▸ **Provided data**
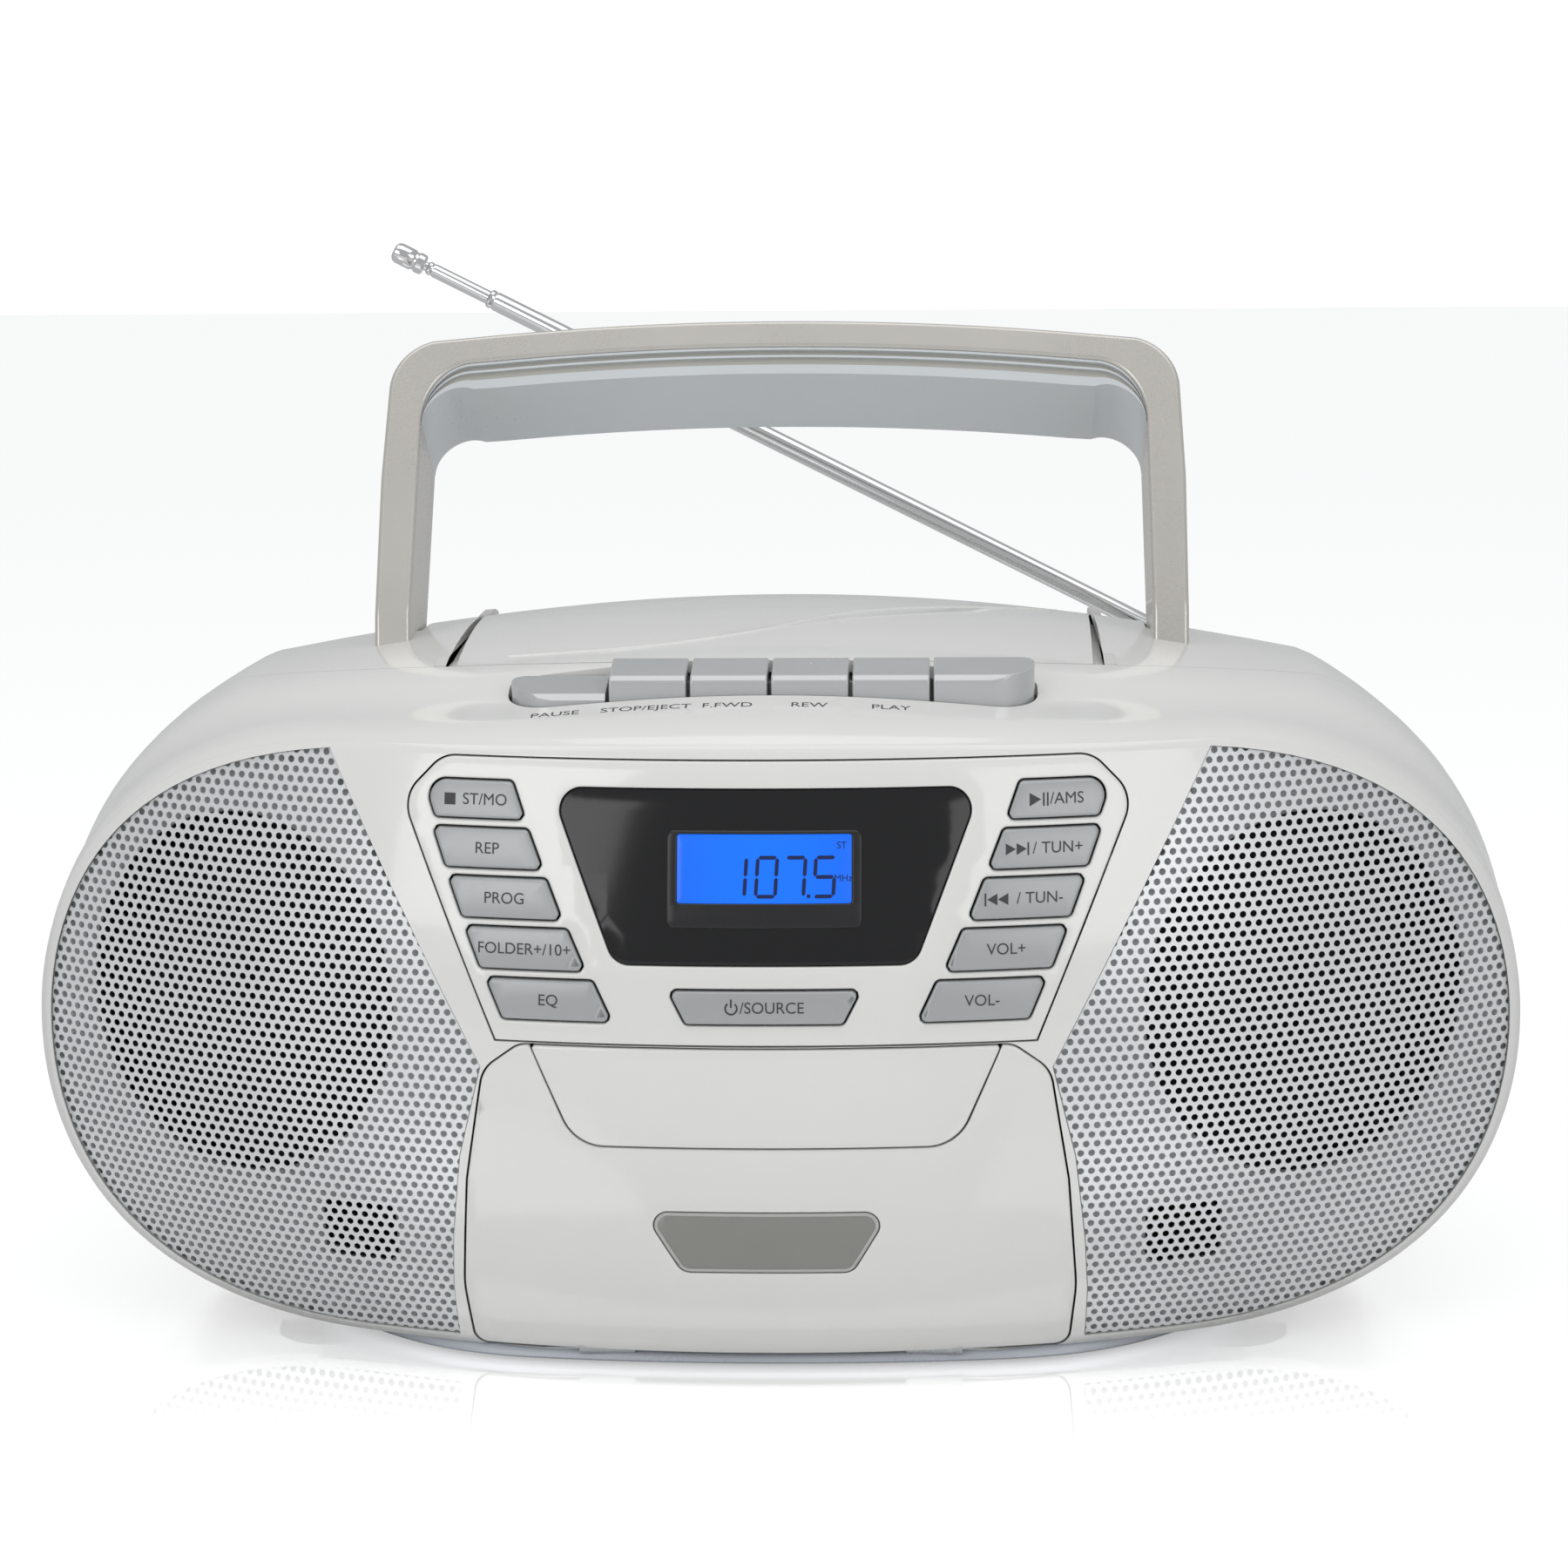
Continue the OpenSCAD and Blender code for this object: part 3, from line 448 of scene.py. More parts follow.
def copied(made, name, shrink=0.0):
    """A copy, moved inwards along its own normals by shrink millimetres."""
    mesh = made.data.copy()
    if shrink:
        points = np.empty(len(mesh.vertices) * 3)
        normals = np.empty(len(mesh.vertices) * 3)
        mesh.vertices.foreach_get("co", points)
        mesh.vertex_normals.foreach_get("vector", normals)
        mesh.vertices.foreach_set("co", points - normals * shrink * MM)
        mesh.update()
    return linked(name, mesh)


def skin_normals(made, source, reach=0.06):
    """Faces that lie on the source skin take its smooth shading, so that cuts leave no dents in the shine."""
    skin = source.data
    corners = [p.vertices[:] for p in skin.polygons]
    points = [v.co.copy() for v in skin.vertices]
    normals = [v.vector.copy() for v in skin.vertex_normals]
    tree = BVHTree.FromPolygons(points, corners)
    mesh = made.data
    near = {}
    for vertex in mesh.vertices:
        spot, facing, index, distance = tree.find_nearest(vertex.co)
        if distance > reach * MM:
            continue
        total = Vector((0, 0, 0))
        for k in corners[index]:
            total += normals[k] / ((points[k] - spot).length + 1e-6)
        near[vertex.index] = total.normalized()
    custom = [Vector((0, 0, 0))] * len(mesh.loops)
    for face in mesh.polygons:
        if all(v in near and near[v].dot(face.normal) > 0.75 for v in face.vertices):
            for loop in face.loop_indices:
                custom[loop] = near[mesh.loops[loop].vertex_index]
    mesh.normals_split_custom_set([tuple(v) for v in custom])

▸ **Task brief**
From the listing above, reproduce all the lines exactly.

▸ **Solution**
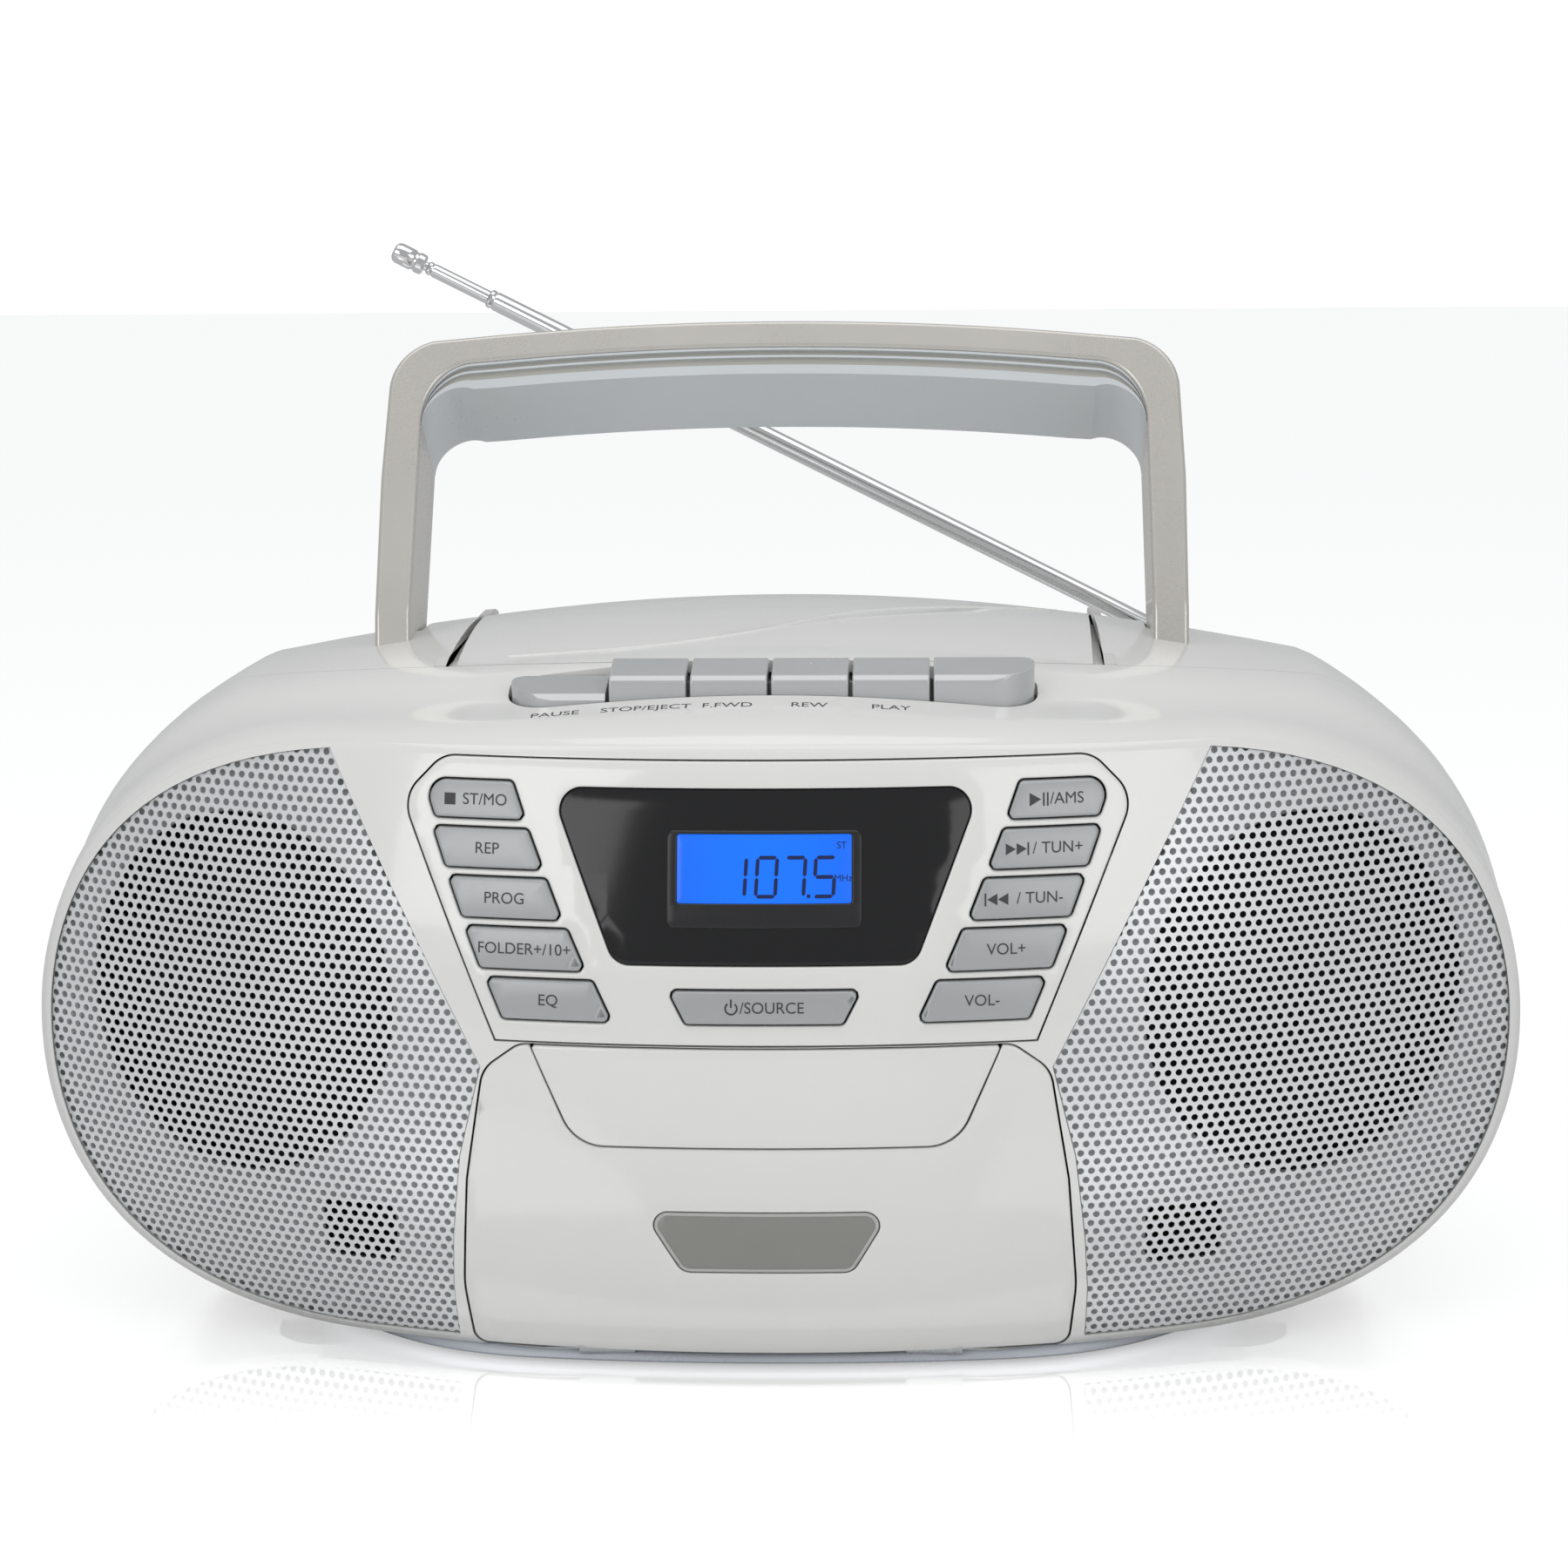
Continue the OpenSCAD and Blender code for this object: part 3, from line 448 of scene.py. More parts follow.
def copied(made, name, shrink=0.0):
    """A copy, moved inwards along its own normals by shrink millimetres."""
    mesh = made.data.copy()
    if shrink:
        points = np.empty(len(mesh.vertices) * 3)
        normals = np.empty(len(mesh.vertices) * 3)
        mesh.vertices.foreach_get("co", points)
        mesh.vertex_normals.foreach_get("vector", normals)
        mesh.vertices.foreach_set("co", points - normals * shrink * MM)
        mesh.update()
    return linked(name, mesh)


def skin_normals(made, source, reach=0.06):
    """Faces that lie on the source skin take its smooth shading, so that cuts leave no dents in the shine."""
    skin = source.data
    corners = [p.vertices[:] for p in skin.polygons]
    points = [v.co.copy() for v in skin.vertices]
    normals = [v.vector.copy() for v in skin.vertex_normals]
    tree = BVHTree.FromPolygons(points, corners)
    mesh = made.data
    near = {}
    for vertex in mesh.vertices:
        spot, facing, index, distance = tree.find_nearest(vertex.co)
        if distance > reach * MM:
            continue
        total = Vector((0, 0, 0))
        for k in corners[index]:
            total += normals[k] / ((points[k] - spot).length + 1e-6)
        near[vertex.index] = total.normalized()
    custom = [Vector((0, 0, 0))] * len(mesh.loops)
    for face in mesh.polygons:
        if all(v in near and near[v].dot(face.normal) > 0.75 for v in face.vertices):
            for loop in face.loop_indices:
                custom[loop] = near[mesh.loops[loop].vertex_index]
    mesh.normals_split_custom_set([tuple(v) for v in custom])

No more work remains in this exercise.